New York Construction Report staff writer
Forty-three states and the District of Columbia added construction jobs during the past year, but momentum slowed in May with only 22 states adding jobs, according to a new analysis of federal employment data released by the Associated General Contractors (AGC) of America.
New York lost the most construction jobs last month (-5,100 jobs, -1.3 percent), followed by Florida (-4,000 jobs, -0.7 percent) and Ohio (-3,700 jobs, -1.6 percent). North Dakota (-3.0 percent, -800 jobs) and Wyoming (-3.0 percent, -700 jobs) had the largest percentage losses, followed by Iowa (-2.6 percent, -2,100 jobs).
Association officials said monthly employment gains lagged in May as contractors continue to cope with labor shortages and supply chain challenges.

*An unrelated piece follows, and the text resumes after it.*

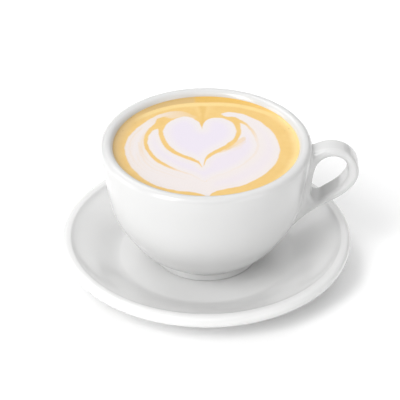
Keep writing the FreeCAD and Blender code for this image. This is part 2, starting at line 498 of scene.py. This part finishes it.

“Demand for construction appears to be outpacing the availability of workers and materials in many parts of the country,” said Stephen E. Sandherr, the association’s chief executive officer. “Contractors can’t add jobs if they don’t have workers to hire or supplies to install on projects.”
Construction employment increased in 43 states and the District of Columbia between May 2021 and May 2022 and declined in seven states. Texas added the most construction jobs for the year (54,600 jobs, 7.5 percent), followed by California (27,800 jobs, 3.1 percent) and Tennessee (14,200 jobs, 10.6 percent). New Mexico had the largest percentage gain (12.8 percent, 6,000 jobs), followed by Tennessee and Rhode Island (10.2 percent, 2,000 jobs).
Kentucky shed the most construction jobs over 12 months (-2,300 jobs, -2.9 percent), followed by Arkansas (-2,000 jobs, -3.6 percent) and Hawaii (-1,600 jobs, -4.3 percent). The largest percentage losses were in Hawaii, Arkansas and Kentucky as well.
In May, only 22 states added construction jobs, 25 states lost jobs, including Florida, and there was no change in three states and the District of Columbia. Texas added the most construction jobs over the month (10,600 jobs, 1.4 percent), followed by California (7,100 jobs, 0.8 percent) and Minnesota (4,100 jobs, 3.2 percent).
Public leaders should continue investing in programs to inform and prepare workers about high-paying construction career opportunities, association officials concluded, pushing the Biden administration to remove remaining tariffs on construction materials and do more to ease supply chain challenges impacting the availability of many different types of construction materials.
“Contractors need people and products to build projects, and the supply of both is very constrained right now,” said Sandherr, the association’s chief executive officer. “Exposing more workers to high-paying construction career opportunities and fixing the supply chain will help put more people to work in the industry.”